Tone of voice for the programme should also be defined at the design stage, not at the copy stage. A premium fashion retailer's loyalty programme should feel different from a budget grocer's scheme even if the underlying mechanic is identical. The name, the currency, the tier names, and the communication style are all brand signals that members interpret continuously.
Technology Selection and Integration
Platform selection is a commitment that shapes operational agility for years. The wrong choice creates dependency on vendor development timelines for every campaign change, every rule update, and every channel integration. The right choice allows marketing teams to run, modify, and measure loyalty campaigns without raising IT projects.
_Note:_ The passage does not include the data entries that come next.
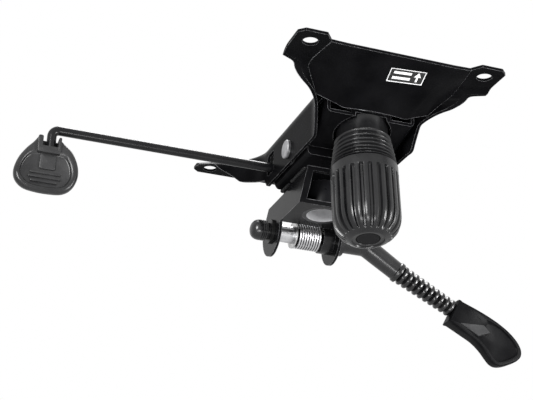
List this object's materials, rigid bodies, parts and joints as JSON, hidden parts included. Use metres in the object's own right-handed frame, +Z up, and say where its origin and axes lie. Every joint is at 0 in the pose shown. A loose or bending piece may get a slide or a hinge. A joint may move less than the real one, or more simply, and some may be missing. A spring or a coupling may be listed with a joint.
{
  "type": "office chair tilt mechanism",
  "caption": "Under-seat tilt mechanism: seat plate rocking on a base channel with column socket, sprung tension knob, height lever and tilt lock lever.",
  "frame": {"origin": "centre of the column socket's mouth, on the column axis, at the underside of the column housing", "axes": "+Z up along the column to the seat, -Y to the front of the chair, +X to the side of the lock lever"},
  "size_m": [0.4871, 0.2855, 0.176],
  "materials": {
    "black_steel": "satin black powder coat on pressed steel",
    "black_rod": "satin black coat on round bar",
    "bright_steel": "turned steel",
    "zinc": "bright zinc plate",
    "spring_steel": "drawn spring wire",
    "black_plastic": "moulded black plastic with a fine grain",
    "boot_rubber": "moulded black rubber",
    "nylon": "black nylon"
  },
  "bodies": {
    "base": {"base_channel": "black_steel", "column_housing": "black_steel", "taper_bush": "bright_steel", "pivot_axle": "zinc", "spring_guide": "nylon", "spring_boot": "boot_rubber", "tension_spring": "spring_steel", "lever_grommet": "nylon", "ear_bushes": "nylon"},
    "seat": {"seat_plate": "black_steel", "bolt_bridge": "black_steel", "lock_sector": "black_steel", "pivot_bushes": "nylon"},
    "bolt": {"tension_bolt": "zinc", "rocker_washer": "zinc"},
    "carrier": {"thrust_washer": "bright_steel"},
    "knob": {"tension_knob": "black_plastic", "knob_nut": "zinc", "knob_cap": "black_plastic"},
    "height_lever": {"height_lever_rod": "black_rod", "height_lever_paddle": "black_plastic"},
    "lock": {"lock_shaft": "bright_steel", "acorn_cap": "black_plastic", "spring_sleeve": "zinc", "spring_seat": "bright_steel", "return_spring": "spring_steel", "lock_pawl": "black_steel", "shaft_collar": "black_plastic", "lever_elbow": "black_plastic", "flex_neck": "boot_rubber", "lock_paddle": "black_plastic"}
  },
  "joints": [
    {"name": "seat_tilt", "type": "hinge", "parent": "base", "child": "seat", "pos_m": [0, -0.026, 0.0444], "axis": [-1, 0, 0], "range_deg": [0, 12], "stiffness_Nm_per_rad": 20, "springref_deg": -14.32},
    {"name": "bolt_lift", "type": "slide", "parent": "base", "child": "bolt", "axis": [0, 0.1295, 0.9916], "range_m": [0, 0.0125], "deforming": ["spring_boot", "tension_spring"]},
    {"name": "knob_travel", "type": "slide", "parent": "bolt", "child": "carrier", "axis": [0, 0.1295, 0.9916], "range_m": [0, 0.009], "deforming": ["spring_boot", "tension_spring"]},
    {"name": "knob_turn", "type": "hinge", "parent": "carrier", "child": "knob", "pos_m": [0, -0.0871, 0.0258], "axis": [0, 0.1295, 0.9916], "range_deg": [0, 2165]},
    {"name": "lever_lift", "type": "hinge", "parent": "base", "child": "height_lever", "pos_m": [-0.03725, 0.018, 0.0453], "axis": [0, 1, 0], "range_deg": [0, 8], "stiffness_Nm_per_rad": 0.6, "springref_deg": -17.19},
    {"name": "lock_turn", "type": "hinge", "parent": "base", "child": "lock", "pos_m": [0, 0.0495, -0.002], "axis": [1, 0, 0], "range_deg": [0, 15]}
  ],
  "couplings": [
    {"joint": "bolt_lift", "follows": "seat_tilt", "m_per_rad": 0.0579},
    {"joint": "knob_turn", "follows": "knob_travel", "rad_per_m": 4188.8}
  ]
}
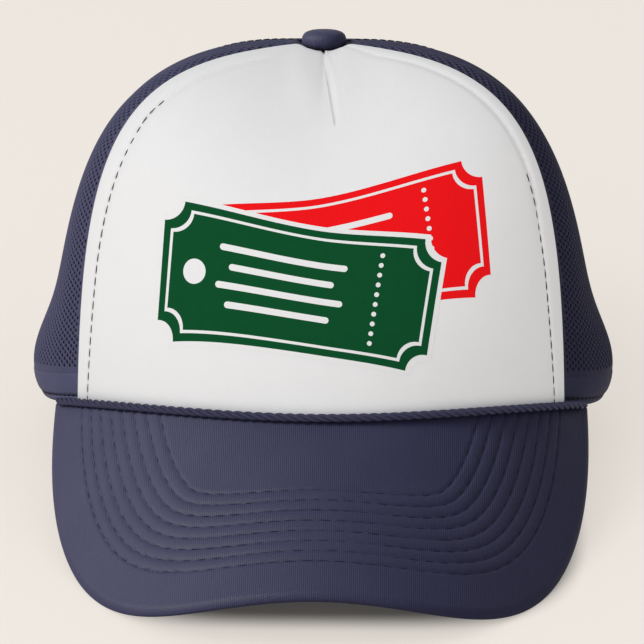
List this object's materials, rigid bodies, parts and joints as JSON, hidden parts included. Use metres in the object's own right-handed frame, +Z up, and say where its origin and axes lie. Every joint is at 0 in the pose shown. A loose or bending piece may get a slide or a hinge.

| Evaluation Criterion | What to Ask the Vendor | Why It Matters |
|---|---|---|
| POS integration | Which POS systems do you connect to natively vs. via middleware? | Friction at the till destroys loyalty identification rate |
| Real-time event processing | How quickly does a transaction trigger a points update? | Delayed feedback breaks the reward loop psychology |
| No-code campaign management | Can marketing run campaigns without raising IT tickets? | Speed of iteration is a competitive advantage |
| Digital wallet support | Does the platform generate Apple and Google Wallet passes natively? | Pass adoption drives 30-40% higher redemption vs. card-only |
| Analytics and reporting | What KPIs are available out of the box vs. requiring custom build? | If you cannot measure it from day one, you cannot improve it |
| GDPR compliance | Where is member data stored and who can access it? | UK and EU programmes require documented compliance evidence |
For UK mid-market retailers, platforms such as Kaizen Loyalty offer the combination of native digital wallet support, no-code campaign management, POS integration, and UK-market compliance that enterprise vendors provide at significantly higher price points. The key principle in vendor selection is to match the platform's operational model to the team that will run it. A platform with powerful features that requires data science involvement for every campaign change will underperform a simpler one that a marketing executive can operate independently.
The most under-evaluated criterion in platform selection is iteration speed. How quickly can a campaign be changed after launch? How fast can an earn rule be adjusted if member data shows the threshold is wrong? Programmes that require three-week development cycles to modify a points multiplier are structurally slower than competitors running no-code platforms. In loyalty, the ability to test and iterate faster than competitors compounds into a measurable performance advantage within 12 months.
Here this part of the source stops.